Download both the T2500G-10TS GPL source code as well as the one for the T1500G-8T.
save ldk_realtek/realtek_v2.1.4/u-boot-2011.12/common/bootapp.c of the T1500
cp ldk_realtek/realtek_v2.1.4/u-boot-2011.12/common/bootapp.c from the T2500 over to the
make e.g. do the reboot command in bootapp.c do what the exit bootapp command does in the T2500
alternatively copy also the flash* utilities over from the same directory as the bootapp.c and make sure they get built
go to t1500g-8t_gpl/tplink/buildroot-realtek
make O=build/t1500g-8t tplink-t1500g-8t_defconfig
make O=build/t1500g-8t
If something fails in the build, restart with: make O=build/t1500g-8t clean
The build will fail at some point but should produce ./tplink/buildroot-realtek/build/t1500g-8t/images/u-boot.bin
Verify there is the string Tftp in the u-boot image.
Flash the new u-boot to the flash
You should get more commands in the Boot Menu including one to go to the realtek OEM boot menu.
There do the usual "rtk network on", tftpload etc.
I tried building the 2500 to see if i could i even get it to build, but i seem to have failed. Im not very experienced in building from source, I am using WSL 2 since i dont have access to a full linux machine at the moment which may be the issue.
The error i ran into i was unsure how to solve is:
/bin/bash: -c: line 0: syntax error near unexpected token `('
/bin/bash: -c: line 0: `(cd /home/ivo/tplink-t2500g-10ts-master/tplink/buildroot-realtek/build/t2500g-10ts/build/host-ccache-3.1.7/ && rm -rf config.cache; PATH=/hom........
which seems likely to be caused by WSL. Even if i were able to get a successful build, would the u boot image just go at beginning of the flash chip? or where does its address start?

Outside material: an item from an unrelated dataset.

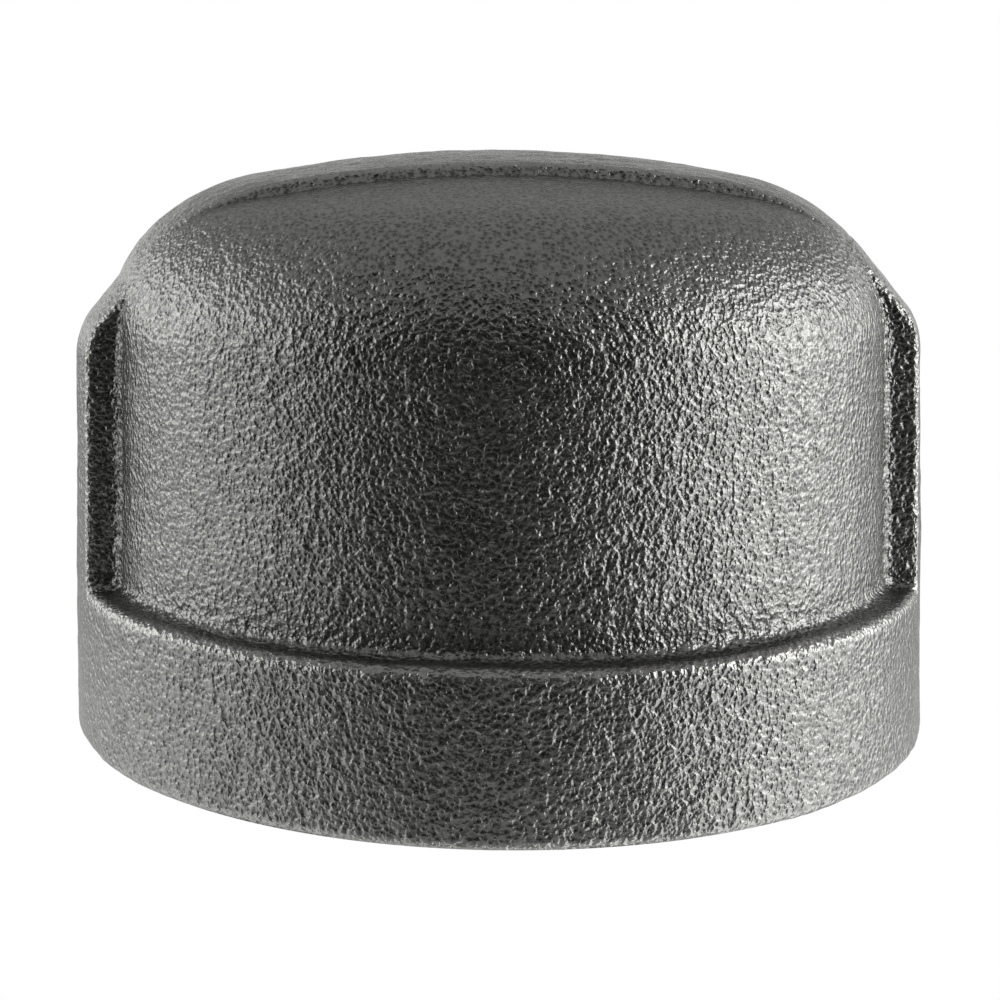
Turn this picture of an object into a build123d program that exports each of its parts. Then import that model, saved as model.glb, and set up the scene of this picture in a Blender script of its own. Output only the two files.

Is there anywhere i can grab a compiled uboot to try flashing?
Looking at the 2500 bootapp.c, it seems to me like we could use #define UBOOT_DEBUG to get a boot menu with flashing and other debug options.
Thanks so much for your help, its great to see openwrt expand to new hardware!
to the respective directory for the t1500. Then in that directory edit bootapp.c and remove the define of UBOOT_DEBUG. Build and check that symbols like "Exit menu" or "Tftp" are in the resulting binary.